It’s time we lock up public transport punks
A young woman has been jailed for being drunk and abusive on a flight to the UK. Now let's see this sort of meaningful action here.
I'm sick of people getting off scot-free for behaving like grubs and ruining things for others.
Demi Burton, 20, headbutted Etihad crew and bit passengers in a booze-fuelled rage in May 2019.
She was returning to Britain after a long holiday in Australia and, according to her lawyer, didn't relish the idea.
Too bad. I'm sure home will look a whole lot sweeter after six months in the slammer.
People who fail to respect the rights of others - because they don't care or know no better - are spreading through society like the ugliest rash, and precious little is being done.
They're picking fights on trains and assaulting bus drivers, abusing teachers and running amok in classrooms.
I'm not having a cheap shot at "the youth of today" because I know many terrific kids who are principled, thoughtful and motivated to act positively, but when mayhem is becoming mainstream, something has to give.
The erosion of values affects everyone.
A train commute, for instance, should be uneventful - you hop on, find a space, and hop off.
Instead, we have reprobates playing music loudly with the deliberate aim of upsetting other passengers.
Trying to reason with these juveniles whose moral compass is broken is a waste of time.
They'll tell you to f*ck off and keep doing as they please.
Why? Because there are no consequences, and they know it.
Anti-social behaviour gets a slap on the wrist by authorities, if it's dealt with at all.
The full force of the law hasn't been felt in years as we go softly-softly on kids, to their detriment and to society's.
Take the recent case of a Brisbane City Council bus driver who was violently assaulted by a female passenger.
Ludicrously, it was the bus driver who was suspended - for grabbing the sleeve of the girl (who allegedly boasted about stealing $5 and how there was nothing the driver could do) - while the girl, who kicked the driver in the stomach, is still permitted to catch buses.
What message does this send to this girl and others?
That society tolerates violence and the law is a joke.
TV commercials urging commuters to respect bus drivers will make not a scrap of difference.
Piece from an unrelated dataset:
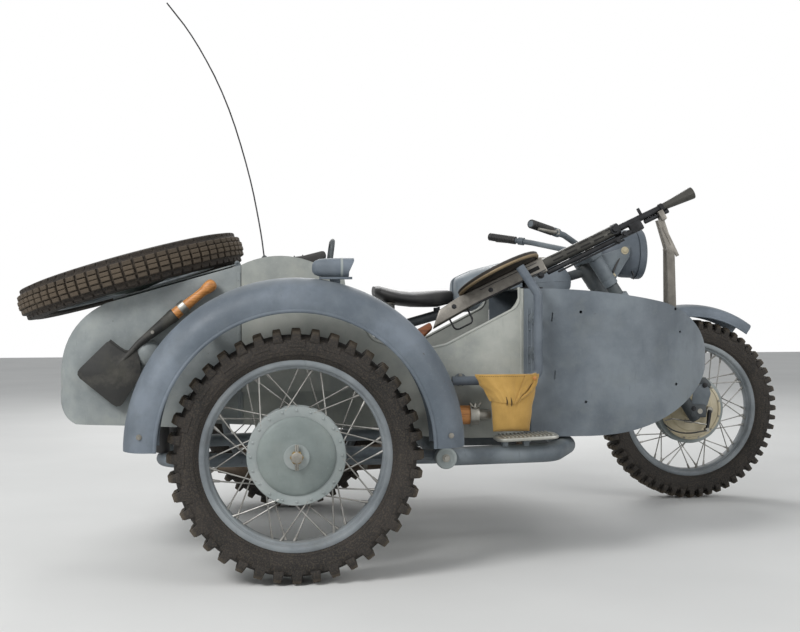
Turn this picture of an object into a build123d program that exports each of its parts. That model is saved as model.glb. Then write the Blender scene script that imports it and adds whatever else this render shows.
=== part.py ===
from build123d import *
import math
import os

# Sidecar motorcycle, in millimetres.
# While it is drawn, X is forward from the rear axle, Y is left from the motorcycle's centre
# plane and Z is up from the wheels' axle line. When it is written, the whole is moved to its
# own middle and lifted until its tyres stand on the ground.
ORIGIN_AHEAD = 519.5
ORIGIN_RIGHT = 415.0

# General arrangement
WHEELBASE = 1510.0
TRACK = 1120.0
RUNNING_GAP = 0.4
SEAT_GAP = 0.3
BRAKE_GAP = 5.0
SHEET = 3.0

# Wheels and tyres
TYRE_RADIUS = 340.0
TYRE_HALF_WIDTH = 56.0
FRONT_TYRE_HALF_WIDTH = 52.0
SPARE_TYRE_HALF_WIDTH = 50.0
RIM_LIP_RADIUS = 256.5
RIM_SEAT_RADIUS = 243.0
RIM_WELL_RADIUS = 231.0
RIM_HALF_WIDTH = 36.0
RIM_LIP_THICKNESS = 3.5
HUB_FLANGE_RADIUS = 132.0
HUB_BARREL_RADIUS = 112.0
HUB_COVER_RADIUS = 105.0
HUB_BOSS_RADIUS = 36.0
HUB_COVER_FACE = 46.0
HUB_BRAKE_FACE = 30.0
FLANGE_FACE = 25.0
FLANGE_THICKNESS = 6.0
AXLE_RADIUS = 10.0
SPOKES_PER_FLANGE = 20
SPOKE_WIDTH = 3.6
SPOKE_SWEEP = 24.0
SPOKE_OFFSET = 3.0
BRAKE_PLATE_THICKNESS = 9.0
NUT_RADIUS = 17.0
NUT_LENGTH = 16.0

# Steered front end
STEER_RAKE = 33.0
STEER_BEHIND_LEGS = 23.0
LEG_AHEAD_OF_AXLE = -27.0
LEG_HALF_SPACING = 107.0
SLIDER_RADIUS = 23.0
SHROUD_RADIUS = 27.0
LEG_FOOT = -40.0
LEG_TOP = 712.0
SHROUD_FOOT = 560.0
HEAD_TUBE_FOOT = 505.0
HEAD_TUBE_TOP = 655.0
HEAD_TUBE_RADIUS = 28.0
STEM_RADIUS = 14.0
YOKE_THICKNESS = 26.0
YOKE_REAR_RADIUS = 29.0
CLAMP_RISE = 60.0
CLAMP_RADIUS = 20.0
BAR_RADIUS = 11.0
BAR_BEND = 40.0
GRIP_RADIUS = 16.0
GRIP_START_SHARE = 0.37
LAMP_AXIS_HEIGHT = 590.0
LAMP_AHEAD = 72.0
LAMP_RADIUS = 92.0
LAMP_RIM_RADIUS = 96.0
LAMP_BOLT_AHEAD = 87.0

# Mudguards
FRONT_GUARD_CLEARANCE = 58.0
REAR_GUARD_CLEARANCE = 48.0
FRONT_GUARD_RADIUS = TYRE_RADIUS + FRONT_GUARD_CLEARANCE
REAR_GUARD_RADIUS = TYRE_RADIUS + REAR_GUARD_CLEARANCE
FRONT_GUARD_HALF_WIDTH = 68.0
REAR_GUARD_HALF_WIDTH = 72.0
GUARD_SKIRT = 46.0

# Motorcycle frame and engine
FRAME_TUBE = 16.0
CROSS_TUBE_RADIUS = 12.7
CRADLE_HALF_WIDTH = 114.0
CRADLE_HEIGHT = -100.0
DOWN_TUBE_FOOT_X = 950.0
DOWN_TUBE_SET_BACK = 10.0
UPRIGHT_X = 300.0
SEAT_NODE = (330, 0, 300)
REAR_RAIL_Y = 95.0
REAR_RAIL_FRONT = (200, REAR_GUARD_RADIUS - 13)
REAR_RAIL_BACK = (-120, REAR_GUARD_RADIUS + 32)
RAIL_CROSS_X = 60.0
ENGINE_FRONT = 885.0
ENGINE_REAR = 640.0
ENGINE_HALF_WIDTH = 108.0
SUMP_Z = -78.0
CASE_TOP_Z = 185.0
TIMING_COVER_RADIUS = 72.0
CYLINDER_X = 760.0
CYLINDER_Z = 60.0
CYLINDER_RADIUS = 46.0
FIN_RADIUS = 74.0
FIN_COUNT = 7
FIN_PITCH = 16.0
FIN_THICKNESS = 5.0
HEAD_LENGTH = 82.0
HEAD_FIN_COUNT = 6
HEAD_FIN_PITCH = 28.0
GEARBOX_REAR = 440.0
GEARBOX_HALF_WIDTH = 86.0
KICK_PIVOT = (470, -10)
CLEANER_X = 560.0
CLEANER_Z = 195.0
CLEANER_RADIUS = 64.0
CLEANER_HEIGHT = 110.0
CARBURETTOR_X = 640.0
CARBURETTOR_Y = 190.0
CARBURETTOR_TOP_Z = 140.0
HEADER_RADIUS = 19.0
HEADER_Z = -140.0
SILENCER_FRONT_X = 380.0
SILENCER_Y = 196.0
SILENCER_RADIUS = 44.0
SILENCER_LENGTH = 640.0
SWING_PIVOT_X = 372.0
SWING_PIVOT_Z = 5.0
SWING_ARM_Y = 78.0
SWING_TUBE = 15.0
SHOCK_Y = 121.0
SHOCK_RADIUS = 27.0
SHOCK_FOOT_Z = 100.0
SHOCK_LUG = (-12, 22)
STAND_PIVOT_X = 372.0
STAND_PIVOT_Z = -142.0
STAND_DROP = 36.0
STAND_PIN_RADIUS = 10.0
STAND_LENGTH = 235.0
STAND_HALF_WIDTH = 72.0
FOOTREST_X = 560.0
FOOTREST_END_Y = 175.0
FOOTREST_RADIUS = 15.0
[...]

They're just another misuse of taxpayer dollars by a government offering too little, too late.
The Palaszczuk Government also has promised to install driver safety barriers, at a cost of millions, in more than half of Queensland buses by June this year.
And it is trialling the deployment of a handful of "customer service officers" on an Ipswich bus line with the aim of reducing violence.
But what powers do these officers have? They can issue warnings and fines, and detain offenders, and that's it.
What happens next will likely be a big fat nothing.
Unfortunately, what all these measures fail to address is the root of the problem - an appalling lack of discipline and instruction in decency, from parents early on.
Ask any teacher about their greatest source of stress, and they'll say it's aggressive brats, and their equally recalcitrant parents who think their kids are being picked on.
It's not just educators feeling the heat. Courier-Mail readers are quick to call out growing acceptance of anti-social behaviour.
One 70-year-old retiree, remarking on the troubles on our trains, says: "In my day, all parents demanded the same decent behaviour. If a child played up, a neighbour would reprimand them and their parents would back the neighbour up. There were decency rules to live by."
Another reader observes that unruly youths are a "symptom of the 'it's my right' generation", with parents letting kids carry on like lunatics in other public places, such as cafes.
And yet another says: "It's generational and each generation feels entitled, can't be bothered working, takes all they can and gives back zero. We see this first hand, there is no end to it and it's getting worse by the day."
With parents setting such poor examples, how can a society move forward?
Compulsory classes in positive parenting? As if. Counselling only works if people realise they have a problem and seek help.
When so many homes are turning out young people who think they can do as they please - and stuff everyone else - then an intervention or circuit breaker is required.
Enter swift, certain and appropriate punishment.
When kids act out, they must be reined in - and if parents won't do it, then authorities must.
Perhaps then, the right message will get through.
Without meaningful consequences there will never be compliance.